• _Records to use_
━━━━━━━━
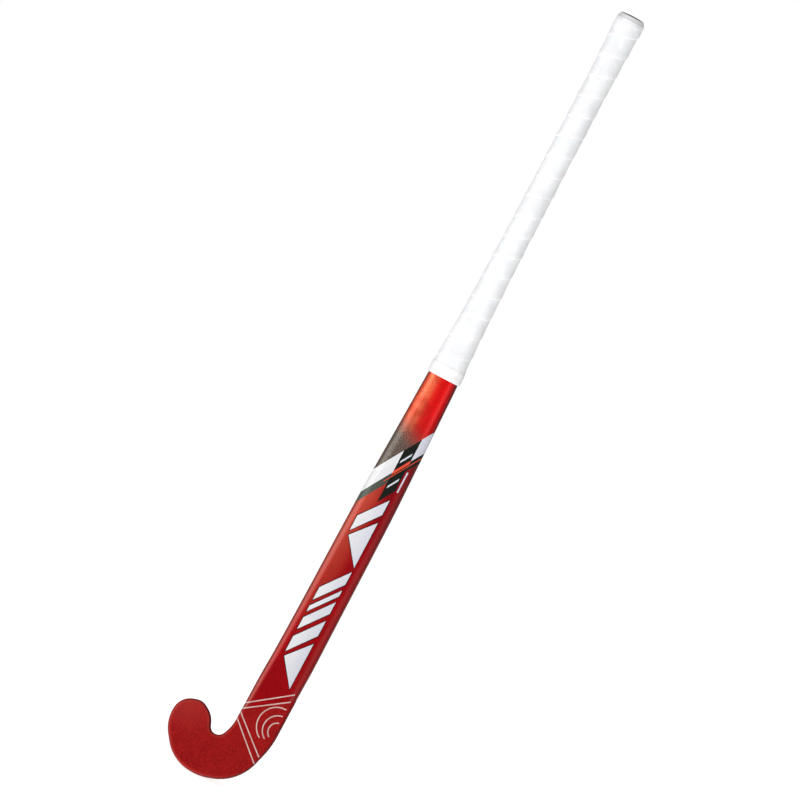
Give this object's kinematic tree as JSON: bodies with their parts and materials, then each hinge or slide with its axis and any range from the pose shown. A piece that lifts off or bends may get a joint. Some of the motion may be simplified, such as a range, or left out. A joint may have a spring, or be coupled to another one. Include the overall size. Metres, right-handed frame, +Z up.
{
  "type": "field hockey stick",
  "caption": "Right-handed field hockey stick with a hooked head, flat playing side, gently bowed shaft and tape-wound handle, shown upright.",
  "frame": {"origin": "on the handle's axis, in the middle of the grip", "axes": "+Z up the handle's axis to the butt end, -Y out of the flat playing side, -X towards the toe of the head"},
  "size_m": [0.1121, 0.0617, 0.9275],
  "materials": {
    "painted_laminate": "gloss",
    "head_foam": "matte",
    "core_foam": "matte",
    "rib_laminate": "satin",
    "damper_rubber": "matte",
    "plug_foam": "matte",
    "cap_rubber": "satin",
    "disc_plastic": "satin",
    "underwrap": "matte",
    "grip_tape": "satin",
    "finishing_tape": "satin",
    "panel_paint": "gloss",
    "white_paint": "gloss",
    "dark_paint": "gloss",
    "black_paint": "gloss",
    "orange_paint": "gloss",
    "head_coating": "matte"
  },
  "bodies": {
    "root": {"laminate_shell": "painted_laminate", "head_core": "head_foam", "bridge_rib": "rib_laminate", "toe_side_core": "core_foam", "heel_side_core": "core_foam", "damper_sleeve": "damper_rubber", "butt_plug": "plug_foam", "end_cap": "cap_rubber", "cap_disc": "disc_plastic", "grip_underwrap": "underwrap", "grip_tape": "grip_tape", "finishing_tape": "finishing_tape", "upper_panel_film": "panel_paint", "white_band_films": "white_paint", "dark_band_films": "dark_paint", "black_column_films": "black_paint", "orange_line_film": "orange_paint", "head_coating": "head_coating", "block_decals": "white_paint", "block_keylines": "black_paint", "pinstripe_decals": "white_paint", "arc_decals": "white_paint", "side_line_decal": "white_paint", "orange_bar_decal": "orange_paint", "column_tick_decals": "white_paint"}
  },
  "joints": []
}
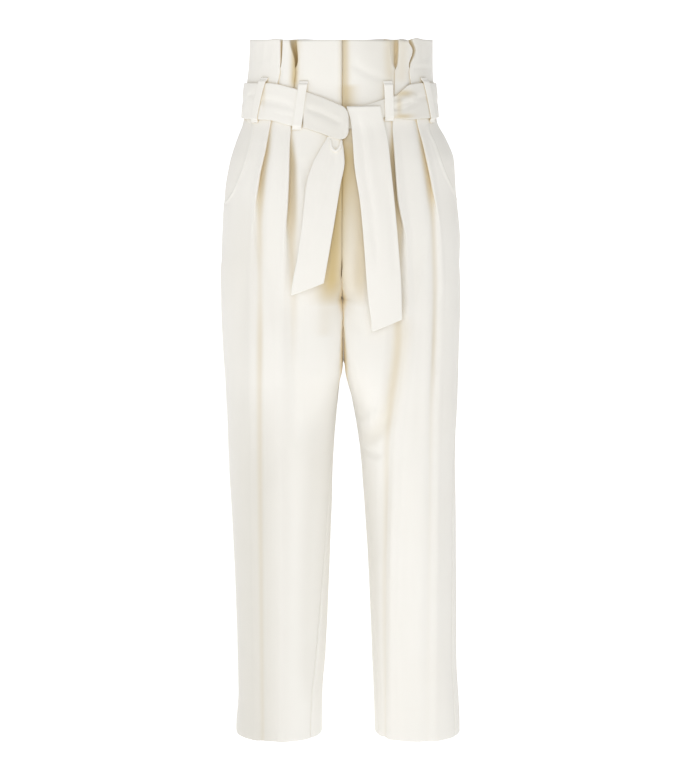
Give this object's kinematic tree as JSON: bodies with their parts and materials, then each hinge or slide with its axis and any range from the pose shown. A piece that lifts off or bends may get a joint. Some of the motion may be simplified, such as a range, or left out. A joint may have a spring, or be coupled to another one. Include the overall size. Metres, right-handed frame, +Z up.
{
  "type": "paperbag waist trousers",
  "caption": "High-rise tapered trousers with pleated fronts, a paperbag top above a self-fabric belt tied in a half knot, belt loops and slant pockets, filled out as worn.",
  "frame": {"origin": "the middle of the waist at the belt's mid-height, where the wearer holds the trousers up", "axes": "+Z up along the body, -Y towards the front, +X towards the wearer's left"},
  "size_m": [0.3624, 0.2493, 1.0482],
  "materials": {
    "cloth": "smooth ivory crepe twill, soft sheen",
    "belt": "the same ivory cloth, doubled and pressed",
    "facing": "the same ivory cloth, single",
    "zip_tape": "matte woven tape"
  },
  "bodies": {
    "root": {"front_right": "cloth", "front_left": "cloth", "back_right": "cloth", "back_left": "cloth", "pocket_facing_right": "facing", "pocket_facing_left": "facing", "fly_shield": "facing", "fly_zip": "zip_tape", "belt_round": "belt", "belt_cross": "belt", "belt_under": "belt", "belt_knot": "belt", "belt_end_right": "belt", "belt_end_left": "belt", "belt_loop_right_side": "belt", "belt_loop_right_front": "belt", "belt_loop_left_front": "belt", "belt_loop_left_side": "belt", "belt_loop_left_back": "belt", "belt_loop_right_back": "belt"}
  },
  "joints": []
}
━━━━━━━━
• _Problem_
Reproduce the records above exactly as they appear.

• _Answer for the task_
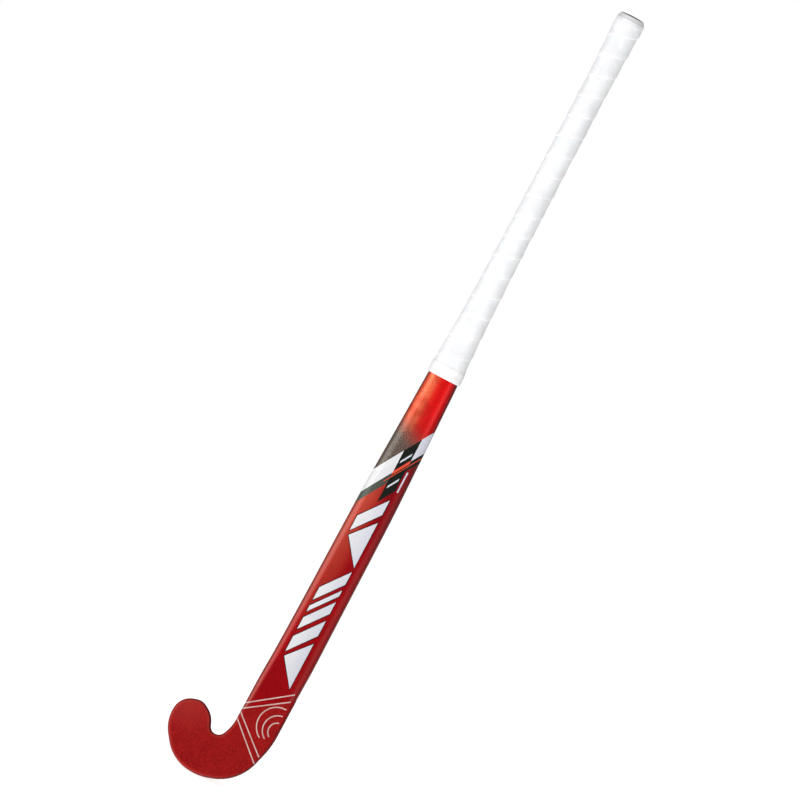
Give this object's kinematic tree as JSON: bodies with their parts and materials, then each hinge or slide with its axis and any range from the pose shown. A piece that lifts off or bends may get a joint. Some of the motion may be simplified, such as a range, or left out. A joint may have a spring, or be coupled to another one. Include the overall size. Metres, right-handed frame, +Z up.
{
  "type": "field hockey stick",
  "caption": "Right-handed field hockey stick with a hooked head, flat playing side, gently bowed shaft and tape-wound handle, shown upright.",
  "frame": {"origin": "on the handle's axis, in the middle of the grip", "axes": "+Z up the handle's axis to the butt end, -Y out of the flat playing side, -X towards the toe of the head"},
  "size_m": [0.1121, 0.0617, 0.9275],
  "materials": {
    "painted_laminate": "gloss",
    "head_foam": "matte",
    "core_foam": "matte",
    "rib_laminate": "satin",
    "damper_rubber": "matte",
    "plug_foam": "matte",
    "cap_rubber": "satin",
    "disc_plastic": "satin",
    "underwrap": "matte",
    "grip_tape": "satin",
    "finishing_tape": "satin",
    "panel_paint": "gloss",
    "white_paint": "gloss",
    "dark_paint": "gloss",
    "black_paint": "gloss",
    "orange_paint": "gloss",
    "head_coating": "matte"
  },
  "bodies": {
    "root": {"laminate_shell": "painted_laminate", "head_core": "head_foam", "bridge_rib": "rib_laminate", "toe_side_core": "core_foam", "heel_side_core": "core_foam", "damper_sleeve": "damper_rubber", "butt_plug": "plug_foam", "end_cap": "cap_rubber", "cap_disc": "disc_plastic", "grip_underwrap": "underwrap", "grip_tape": "grip_tape", "finishing_tape": "finishing_tape", "upper_panel_film": "panel_paint", "white_band_films": "white_paint", "dark_band_films": "dark_paint", "black_column_films": "black_paint", "orange_line_film": "orange_paint", "head_coating": "head_coating", "block_decals": "white_paint", "block_keylines": "black_paint", "pinstripe_decals": "white_paint", "arc_decals": "white_paint", "side_line_decal": "white_paint", "orange_bar_decal": "orange_paint", "column_tick_decals": "white_paint"}
  },
  "joints": []
}
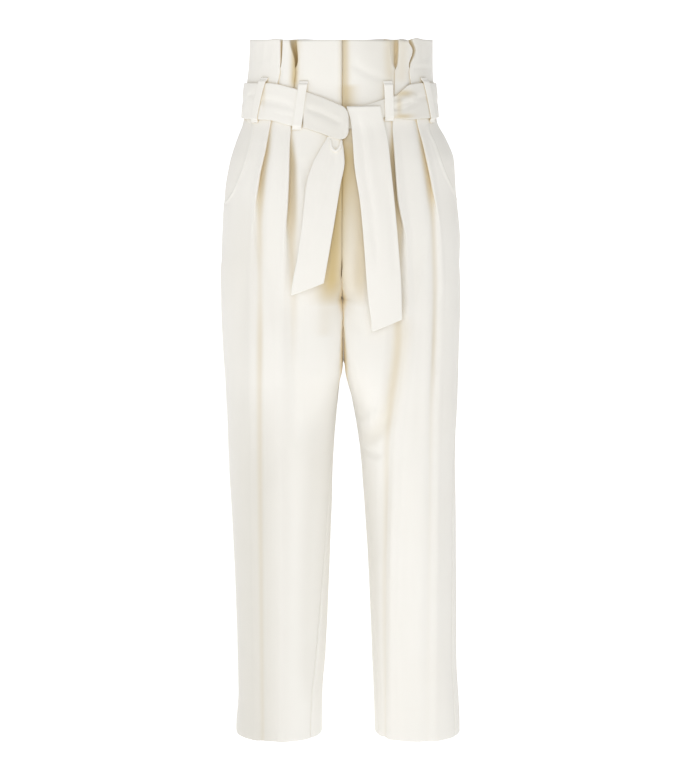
Give this object's kinematic tree as JSON: bodies with their parts and materials, then each hinge or slide with its axis and any range from the pose shown. A piece that lifts off or bends may get a joint. Some of the motion may be simplified, such as a range, or left out. A joint may have a spring, or be coupled to another one. Include the overall size. Metres, right-handed frame, +Z up.
{
  "type": "paperbag waist trousers",
  "caption": "High-rise tapered trousers with pleated fronts, a paperbag top above a self-fabric belt tied in a half knot, belt loops and slant pockets, filled out as worn.",
  "frame": {"origin": "the middle of the waist at the belt's mid-height, where the wearer holds the trousers up", "axes": "+Z up along the body, -Y towards the front, +X towards the wearer's left"},
  "size_m": [0.3624, 0.2493, 1.0482],
  "materials": {
    "cloth": "smooth ivory crepe twill, soft sheen",
    "belt": "the same ivory cloth, doubled and pressed",
    "facing": "the same ivory cloth, single",
    "zip_tape": "matte woven tape"
  },
  "bodies": {
    "root": {"front_right": "cloth", "front_left": "cloth", "back_right": "cloth", "back_left": "cloth", "pocket_facing_right": "facing", "pocket_facing_left": "facing", "fly_shield": "facing", "fly_zip": "zip_tape", "belt_round": "belt", "belt_cross": "belt", "belt_under": "belt", "belt_knot": "belt", "belt_end_right": "belt", "belt_end_left": "belt", "belt_loop_right_side": "belt", "belt_loop_right_front": "belt", "belt_loop_left_front": "belt", "belt_loop_left_side": "belt", "belt_loop_left_back": "belt", "belt_loop_right_back": "belt"}
  },
  "joints": []
}